For patients already managing hearing loss, see our full comparison of top-rated hearing aid companies for options across all budget levels while you navigate the legal process.
Frequently Asked Questions
Has a Tepezza settlement been announced?
No. As of April 2026, no global settlement has been officially announced in the Tepezza hearing loss MDL (MDL No. 3026). However, strong settlement signals are present: the federal judge struck all bellwether trial deadlines in October 2025 following off-the-record discussions between both parties’ counsel, and court-ordered quarterly mediation sessions have been ongoing since August 2024. Legal analysts widely interpret these signals as indicating active settlement negotiations.
Who qualifies for a Tepezza lawsuit?
Patients who received Tepezza infusions for thyroid eye disease and subsequently experienced hearing loss, tinnitus, muffled hearing, ear fullness, or other auditory changes may qualify. Because these are individual cases within an MDL (not a class action), eligibility is assessed case by case. Severity of documented hearing loss, whether effects are bilateral, and the quality of medical documentation all affect case strength. A free consultation with a licensed pharmaceutical MDL attorney is the most reliable way to assess whether your situation qualifies.

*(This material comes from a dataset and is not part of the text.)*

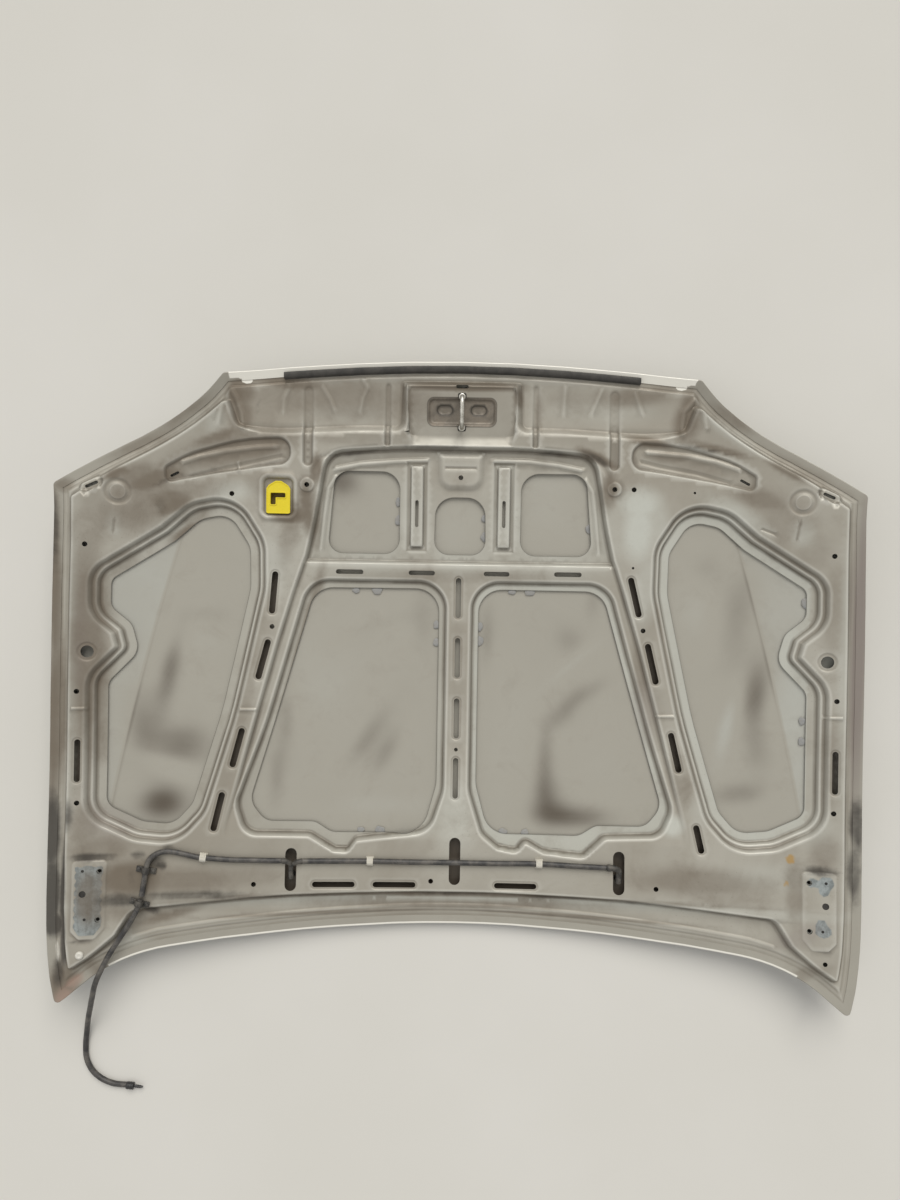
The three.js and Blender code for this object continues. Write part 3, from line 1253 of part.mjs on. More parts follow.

How much could a Tepezza settlement pay?
No confirmed settlement amounts exist as of April 2026. Legal analysts projecting from comparable pharmaceutical MDL settlements estimate tiers ranging from $50,000 to $150,000 for mild documented cases, $150,000 to $500,000 for moderate bilateral hearing loss, and potentially $500,000 or more for severe permanent loss with strong medical documentation. These are projections only. Actual amounts will depend on trial outcomes if any occur, the financial terms Horizon Therapeutics (now owned by Amgen) negotiates, and individual case characteristics.
Is the Tepezza lawsuit a class action?
No. The Tepezza cases are consolidated in a multidistrict litigation (MDL), not a class action. This means each plaintiff’s case is valued individually based on their specific injuries, treatment history, and documented damages. There is no opt-in or opt-out mechanism. Each affected patient must separately retain an attorney and file an individual claim to participate in any settlement.
What should I do if I took Tepezza and have hearing loss?
The most time-sensitive steps are: get a formal audiological evaluation to document your current hearing status, request your complete Tepezza treatment records, and consult a licensed attorney who handles pharmaceutical MDL cases before the settlement intake window closes. Most pharmaceutical MDL attorneys work on contingency with no upfront fees. Multiple major law firms stopped accepting new Tepezza cases in early 2026, making early action important.